The chorus in Antigone provides narration in the play, and it also serves as a conscience to the characters. At times, the chorus foreshadows what will occur as is the case when the chorus warns Creon that “When [man] weaves in / the laws of the land, and the justice of the gods / [. . .] he and his city rise high – / but the city casts out that man who weds himself to inhumanity” (Sophocles, 1999). Creon has made an error by forbidding the burial of his nephew Polynices, and he is about to make another by condemning Antigone to death. Creon is stuck in a battle between his power as a ruler and his religion, and his thirst for power is clouding his ability to reason.
The visceral emotion caused by Antigone begins in the opening lines of the play when the audience learns that “the doom reserved for enemies / marches on the one [Antigone and Ismene] love the most” (Sophocles, 1999). Curiosity quickly turns to anxiety as one discovers that Antigone intends to violate the decree of King Creon by burying her brother Polynices, for which the penalty is death. The more one becomes involved in the play, the more one begins to hate Creon, and by the time the play is finished, the anguish felt over the suicides of Antigone, Haemon, and Eurydice has reached a crescendo. It is of little consequence that the chorus reminds the audience that “Creon shows the world that of all the ills / afflicting men the worst is lack of judgment” (Sophocles, 1999).
William Shakespeare also makes use of memory, narration, and visceral emotion in his play Romeo and Juliet, and like Antigone, the characters in Shakespeare’s play are embroiled in a struggle centered on reasoning in the face of great conflict. Unlike Antigone, the difficulty in Romeo and Juliet is not one of religion per se; however, because of the beliefs that were in place during Shakespeare’s time, the title characters’ ignoring the conflict between their parents was a violation of The Great Chain of Being—an act akin to angering the gods.
The Great Chain of Being was the primary belief system during Shakespeare’s time (i.e. the Elizabethan period). Symbolized by a vertically extending set of links that form a ladder-like chain, it was a pinely-planned universal hierarchy at the very top of which resided God.
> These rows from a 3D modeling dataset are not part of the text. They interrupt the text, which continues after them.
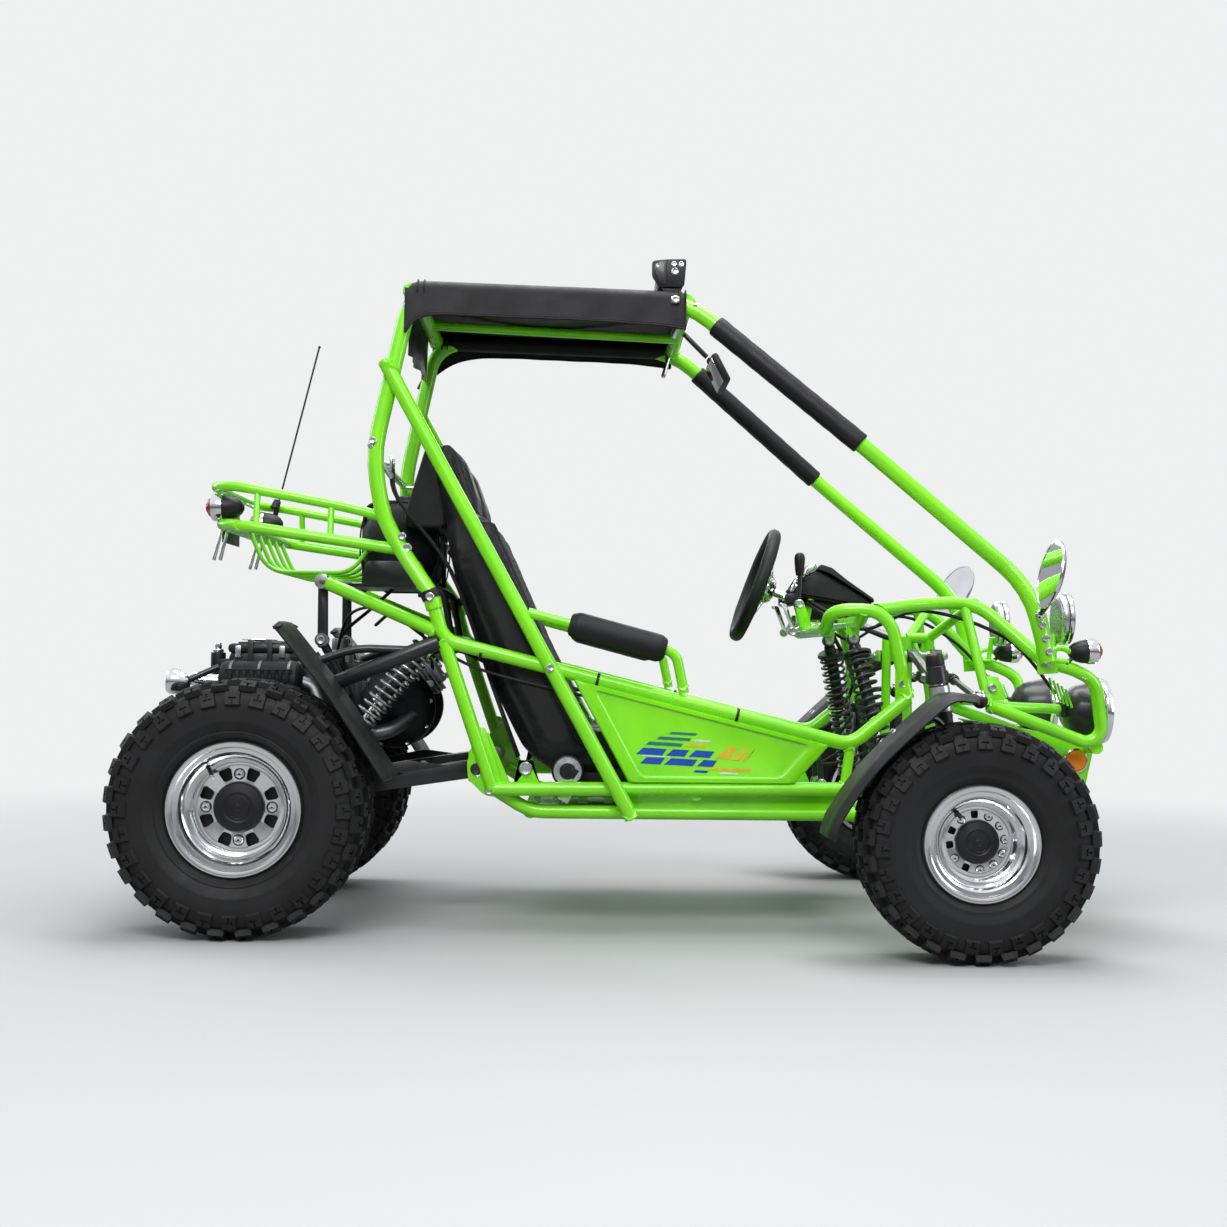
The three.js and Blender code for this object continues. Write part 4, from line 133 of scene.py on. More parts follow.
# %% Lamps
def soft_lamp(name, place, aim, width, height, watts, colour=(1, 1, 1)):
    bpy.ops.object.light_add(type="AREA", location=place)
    lamp = bpy.context.object
    lamp.name = name
    lamp.data.shape = "RECTANGLE"
    lamp.data.size = width
    lamp.data.size_y = height
    lamp.data.energy = watts
    lamp.data.color = colour
    lamp.rotation_euler = (Vector(aim) - Vector(place)).to_track_quat("-Z", "Y").to_euler()


soft_lamp("key_lamp", (-0.6, -3.6, 3.3), (0, 0, 0.6), 2.8, 1.4, 128)
soft_lamp("top_lamp", (0.2, 0.2, 3.8), (0, 0, 0.5), 3.2, 2.0, 128)
soft_lamp("nose_lamp", (3.6, -1.6, 1.7), (0.4, 0, 0.6), 1.4, 2.4, 40, (0.95, 0.98, 1))
soft_lamp("tail_lamp", (-3.6, 1.4, 2.2), (-0.4, 0, 0.6), 1.4, 2.4, 34)
soft_lamp("far_lamp", (0.4, 3.8, 2.4), (0, 0, 0.7), 2.8, 1.4, 34)
bpy.context.scene.view_settings.view_transform = "Standard"
print("five soft lamps")

# %% Floor
bpy.ops.mesh.primitive_plane_add(size=120)
floor = bpy.context.object
floor.name = "studio_floor"
paint = bpy.data.materials.new("floor_paint")
paint.use_nodes = True
tree = paint.node_tree
base, out = tree.nodes["Principled BSDF"], tree.nodes["Material Output"]
base.inputs["Roughness"].default_value = 0.7
base.inputs["Specular IOR Level"].default_value = 0.2
glow = shader_node(tree, "Emission", Color=PALE)
far = shader_node(tree, "TexCoord")
length = shader_node(tree, "VectorMath", operation="LENGTH")
fade = shader_node(tree, "MapRange", interpolation_type="SMOOTHSTEP", From_Min=1.5, From_Max=4.2)
spread = shader_node(tree, "MapRange", From_Min=0.9, From_Max=3.4)
path = shader_node(tree, "LightPath")
paler = shader_node(tree, "Mix", data_type="RGBA", A=(0.47, 0.473, 0.478, 1), B=(0.6, 0.604, 0.61, 1))
tone = shader_node(tree, "Mix", data_type="RGBA", A=(0.32, 0.32, 0.325, 1))
both = shader_node(tree, "Math", operation="MULTIPLY")
mix = shader_node(tree, "MixShader")
connect(tree, (far, "Object", length, 0), (length, "Value", fade, "Value"),
        (length, "Value", spread, "Value"), (spread, "Result", paler, "Factor"),
        (paler, "Result", tone, "B"), (path, "Is Camera Ray", tone, "Factor"),
        (tone, "Result", base, "Base Color"), (fade, "Result", both, 0), (path, "Is Camera Ray", both, 1),
        (both, 0, mix, 0), (base, 0, mix, 1), (glow, 0, mix, 2), (mix, 0, out, "Surface"))
floor.data.materials.append(paint)
print("floor:", len(tree.nodes), "nodes")

# %% [markdown]
# ## Finishes
# Every finish is made of nodes, so it needs no pictures and has the same scale on every piece. Each starts
# from one shader, and noise in Object coordinates varies its colour and roughness and lifts a fine bump.
# What differs is the scale: orange peel in paint, grain in vinyl, casting sand in the engine, fine turning
# lines on the rims.

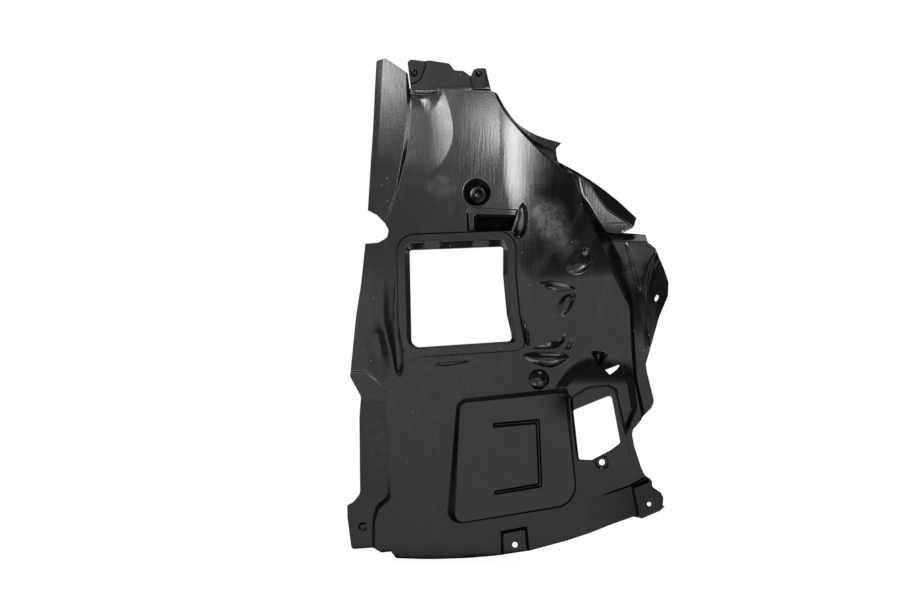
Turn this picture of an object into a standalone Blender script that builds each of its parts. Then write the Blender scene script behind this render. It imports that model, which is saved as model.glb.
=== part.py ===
"""Front section of the liner of a car's wheel arch, one sheet of black plastic, thermoformed and trimmed.

The sheet is drawn on the X-Z plane in millimetres, as its maker would draw the mould: an arch curve first,
then one pressing after another, each between the rim and the floor of its own sketch. A pressing moves the
sheet along Y. -Y is the side of the wheel, and a positive depth lies away from the wheel. The outline, the
windows and the holes are trimmed last. The mesh is in metres, +Z up, its origin at the centre of its box.
"""

import math
from collections import namedtuple

import bmesh
import bpy
import numpy as np
from mathutils import Vector
from mathutils.geometry import delaunay_2d_cdt

MM = 0.001

# Sheet and arch
SHEET_THICKNESS = 2.2
ARCH_RADIUS = 450.0
ARCH_START_Z = 40.0
ARCH_SHARE = 0.98
FLANGE_START_Z = 326.0
FLANGE_LEFT_X = -146.0
FLANGE_RIGHT_X = -26.0
ROLL_RADIUS = 200.0
ROLL_WIDTH = 84.0
ROLL_FIRST_SLOPE = 0.08
ROLL_FIRST_RUN = 6.0
HOLLOW_SLOPE = 0.2
HOLLOW_RUN = 8.0
HOLLOW_BLEND = 6.0
SHOULDER_SLOPE = 0.14

# Blade, the raised strip up the left edge, and the fold along its free side
BLADE_STEP_TOP = 12.0
BLADE_STEP_FOOT = 4.0
BLADE_FOOT_Z = 135.0
BLADE_TOP_Z = 350.0
BLADE_FOLD_DEPTH = 5.0
BLADE_FOLD_WIDTH = 16.0
BLADE_FOLD_START_Z = 170.0
BLADE_FOLD_FULL_Z = 255.0

# Head of the body, with its crowned pad, valley and fixing tabs
CROWN_RISE = 9.0
CROWN_FOOT_Z = 195.0
CROWN_FULL_Z = 285.0
VALLEY_DEPTH = 4.0
TAB_SEAT_DEPTH = 3.0
TAB_RISE = 3.0
DRAWN_WALL = 2.0
FIXING_DIMPLE_DEPTH = 5.0
LEFT_FIXING = (-140.0, 349.0)
LEFT_FIXING_RADIUS = 5.5
RIGHT_FIXING = (-44.0, 347.5)
RIGHT_FIXING_RADIUS = 4.5

# Deep cup with a screw seat in its floor
CUP_CENTRE = (-47.0, 174.5)
CUP_RADIUS = 21.5
CUP_FLOOR_RADIUS = 11.0
CUP_DEPTH = 22.0
CUP_FLOOR_SHIFT = (2.0, -4.0)
CUP_SEAT_RADIUS = 6.5
CUP_SEAT_DEPTH = 5.0

# Duct pocket and the spoon-shaped pocket at its end
DUCT_FRAME_DEPTH = 6.0
DUCT_MOUTH_Z = 117.5
DUCT_MOUTH_DEPTH = 3.0
DUCT_SLOPE = 1.1
SPOON_DEPTH = 9.0
SPOON_FLOOR_SHARE = (0.7, 0.8)
SPOON_FLOOR_SHIFT = (0.5, 1.5)

# Large window, its sloping return wall and its raised frame
WINDOW_RETURN_DEPTH_TOP = 14.0
WINDOW_RETURN_DEPTH_FOOT = 3.0
WINDOW_RETURN_RUN_TOP = 12.0
WINDOW_RETURN_RUN_SIDE = 7.5
WINDOW_RETURN_RUN_FOOT = 3.0
FRAME_RISE = 2.5
FRAME_WIDTH = 13.0
FRAME_WALL = 2.2
LUG_WIDTH = 27.0
LUG_LEFT_X = -114.0
LUG_RIGHT_X = -40.5
LUG_DEPTH = 1.0
LUG_ABOVE_EDGE = 11.0
LUG_BELOW_EDGE = 8.0

# Service panel, a recess under the window with a channel pressed in its floor
SERVICE_DEPTH = 10.0
SERVICE_CENTRE_Z = -220.0
SERVICE_TILT_X = -0.045
SERVICE_TILT_Z = 0.03
CHANNEL_DEPTH = 4.0
CHANNEL_WALL = 3.0

# Small window, its hood and the ledge below it
HOOD_RISE = 9.0
HOOD_TOP_RISE = 1.5
HOOD_CREST_Z = -86.0
HOOD_LIP_Z = -120.0
POCKET_DEPTH_TOP = 10.0
POCKET_TOP_Z = -118.0
POCKET_FOOT_Z = -232.0
POCKET_WALL = 5.0
LEDGE_DEPTH = 7.0
LEDGE_WALL = 3.5

# Side wall to the right of the body, its flanges and the wing above it
WING_LEVEL_AT_ORIGIN = -27.0
WING_SLOPE = 0.3
LIP_DEPTH = 10.0
LIP_SLOPE = 0.15
SIDE_FOLD_DEPTH = 12.0
SIDE_TOP_FOLD_DEPTH = 10.0
SIDE_TOP_FOLD_RUN = 14.0

# Left flange with its groove and pillow
LEFT_STEP_DEPTH = 8.0
LEFT_STEP_TOP_Z = -137.0
LEFT_STEP_FOOT_Z = -284.0
GROOVE_DEPTH = 5.0
GROOVE_FLOOR_SHARE = (0.35, 0.9)
GROOVE_FLOOR_SHIFT = (0.0, -6.0)
PILLOW_RISE = 4.0
PILLOW_TOP_SHARE = (0.4, 0.6)
CHIN_DEPTH = 3.0
CHIN_WALL = 4.0

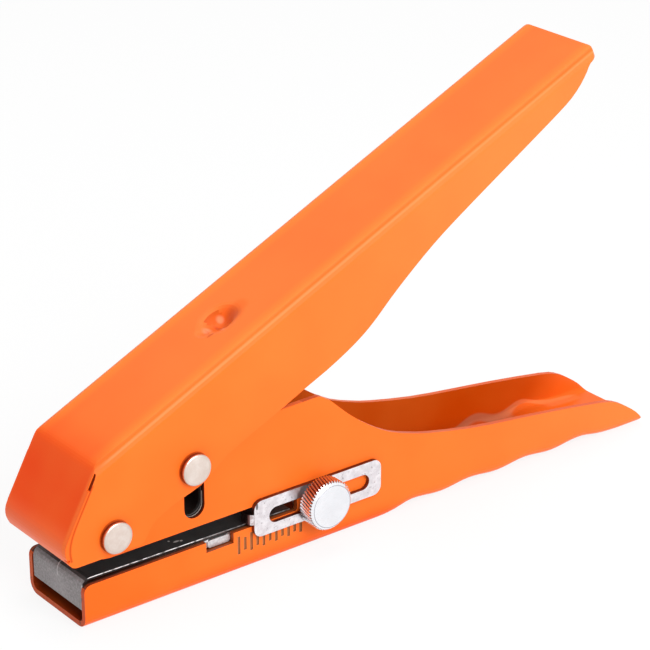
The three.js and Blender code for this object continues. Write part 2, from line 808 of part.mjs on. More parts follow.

In its simplest form, the order of the Great Chain of Being was God, then King, then Father. The idea of this pinely planned universal hierarchy was accompanied by a fear that its disruption carried severe consequences (McDonald, 2001).
Memory is the foundation on which the conflict within Romeo and Juliet rests: the young lovers do not feel (i.e. have memory of) the same sense of hatred for one another that is felt by the other members of their respective families; however, defying the long feud in order that they might wed would violate the law of their respective father’s and disrupt The Great Chain of Being. This is why Juliet laments “O Romeo, Romeo, / wherefore art thou Romeo? / Deny thy father and refuse thy name” during her famous balcony scene (II.i.74–76). Juliet is asking not where her love is, but why Romeo is a Montague. Choosing to love another against the will of one’s father creates a significant conflict in the reasoning process.
Like Antigone, Romeo and Juliet also boasts a chorus that serves as narrator to the audience. The chorus provides the “Prologue” to the play, and it reveals to the audience exactly what they are about to experience:
Two households, both alike in dignity
[. . .] From ancient grudge break to new mutiny,
[. . .] A pair of star-crossed lovers take their life,
[. . .] And the continuance of their parents' rage,
Which, but their children's end, naught could remove. (Prologue, 1-11)
Because the audience knows what to expect, the chorus sets up the use of visceral emotion at the very start of the play.
It is with great anticipation that an audience introduced to the plot of Romeo and Juliet enters its world. Knowing that two youngsters will meet and fall in love leaves one anxiously awaiting just how the meeting will take place. Romeo experiences love-at-first sight:
Oh, [Juliet] doth teach the torches to burn bright!
[. . .] Beauty too rich for use, for earth too dear.
[. . .] And, touching hers, make blessèd my rude hand.
Did my heart love till now? Forswear it, sight!
For I ne'er saw true beauty till this night. (I.v. 42-50)
The audience feels a great joy that is quickly dashed when they recall that the lovers are from
feuding homes and forbidden to marry. The audience will suffer great sadness when the young
lovers’ ploy to marry goes awry and results in their mutual suicides. The inability of Romeo and
Juliet to reason in the face of great conflict (i.e. familial discord and death) is complete.
The laws of god(s) and the laws of rulers often create ambiguity for peole, and the layers involved in an inpidual’s reasoning are the culprit. Sophocles, in Antigone; and William Shakespeare, in Romeo and Juliet, created works of art that seemingly began as the ruminating of each writer over basic human experiences; specifically those that have no clear-cut answers. Because certain circumstances seem devoid of an absolute solution, the examinations within each of these plays create a reifying of the tragic sensibilities of the audience, the players, and the writers.